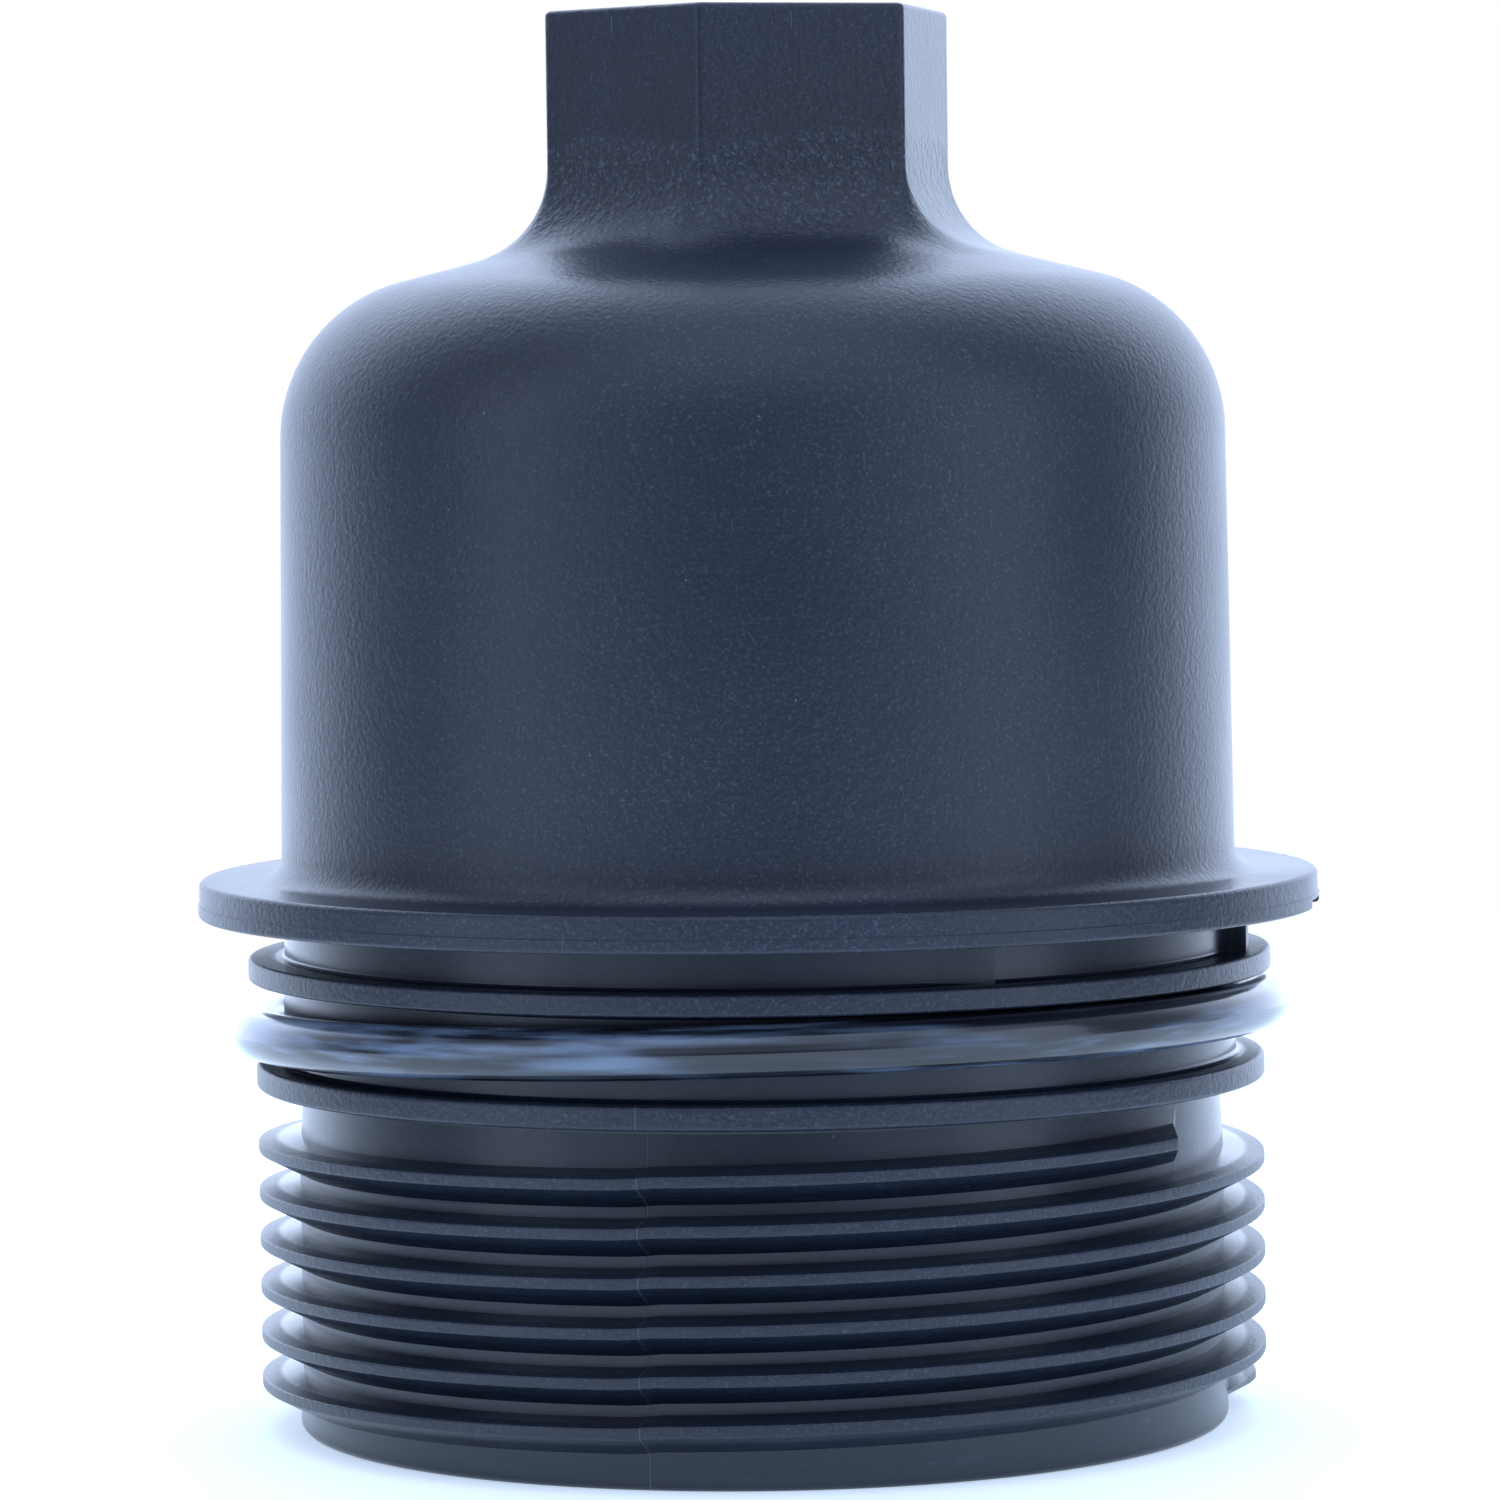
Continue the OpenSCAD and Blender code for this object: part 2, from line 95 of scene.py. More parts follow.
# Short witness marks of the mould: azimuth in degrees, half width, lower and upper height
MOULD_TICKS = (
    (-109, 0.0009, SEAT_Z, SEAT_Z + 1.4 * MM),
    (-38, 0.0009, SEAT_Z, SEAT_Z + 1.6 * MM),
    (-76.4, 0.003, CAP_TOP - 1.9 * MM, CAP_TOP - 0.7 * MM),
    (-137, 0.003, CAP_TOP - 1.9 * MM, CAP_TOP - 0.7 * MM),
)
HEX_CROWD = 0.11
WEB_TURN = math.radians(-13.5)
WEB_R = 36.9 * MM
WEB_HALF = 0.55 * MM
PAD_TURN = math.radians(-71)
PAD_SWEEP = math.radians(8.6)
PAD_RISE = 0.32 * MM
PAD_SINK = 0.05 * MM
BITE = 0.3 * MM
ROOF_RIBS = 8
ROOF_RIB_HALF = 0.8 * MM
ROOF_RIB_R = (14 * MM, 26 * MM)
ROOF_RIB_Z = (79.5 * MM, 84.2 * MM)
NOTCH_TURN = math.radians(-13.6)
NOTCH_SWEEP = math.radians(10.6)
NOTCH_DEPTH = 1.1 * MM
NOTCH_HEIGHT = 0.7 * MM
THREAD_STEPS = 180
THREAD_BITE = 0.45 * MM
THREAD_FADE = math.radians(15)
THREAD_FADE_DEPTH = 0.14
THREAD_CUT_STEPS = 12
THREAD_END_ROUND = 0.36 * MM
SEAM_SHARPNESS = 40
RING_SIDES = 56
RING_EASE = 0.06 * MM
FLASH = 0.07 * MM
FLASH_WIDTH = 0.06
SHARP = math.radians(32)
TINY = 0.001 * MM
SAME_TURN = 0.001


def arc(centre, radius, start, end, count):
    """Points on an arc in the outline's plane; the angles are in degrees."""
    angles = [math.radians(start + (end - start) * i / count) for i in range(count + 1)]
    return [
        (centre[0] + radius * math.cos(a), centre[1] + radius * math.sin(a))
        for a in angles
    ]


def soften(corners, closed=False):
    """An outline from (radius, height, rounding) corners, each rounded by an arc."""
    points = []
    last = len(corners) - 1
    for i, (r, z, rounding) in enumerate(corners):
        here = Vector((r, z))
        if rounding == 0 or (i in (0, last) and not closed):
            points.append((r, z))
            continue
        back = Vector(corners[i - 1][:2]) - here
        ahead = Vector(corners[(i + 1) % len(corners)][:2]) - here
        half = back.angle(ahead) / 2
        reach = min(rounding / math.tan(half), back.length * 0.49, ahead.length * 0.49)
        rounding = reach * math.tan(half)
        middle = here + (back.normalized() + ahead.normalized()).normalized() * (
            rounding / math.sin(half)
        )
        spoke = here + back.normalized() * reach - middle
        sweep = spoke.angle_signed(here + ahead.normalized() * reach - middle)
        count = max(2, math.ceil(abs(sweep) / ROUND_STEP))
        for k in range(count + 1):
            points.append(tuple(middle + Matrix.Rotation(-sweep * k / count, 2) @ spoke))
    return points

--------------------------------

## EXERCISE DETAILS:
Pick out every line above that contains the word "from" and copy it.

## EXERCISE RESPONSE:
Continue the OpenSCAD and Blender code for this object: part 2, from line 95 of scene.py. More parts follow.
    """An outline from (radius, height, rounding) corners, each rounded by an arc."""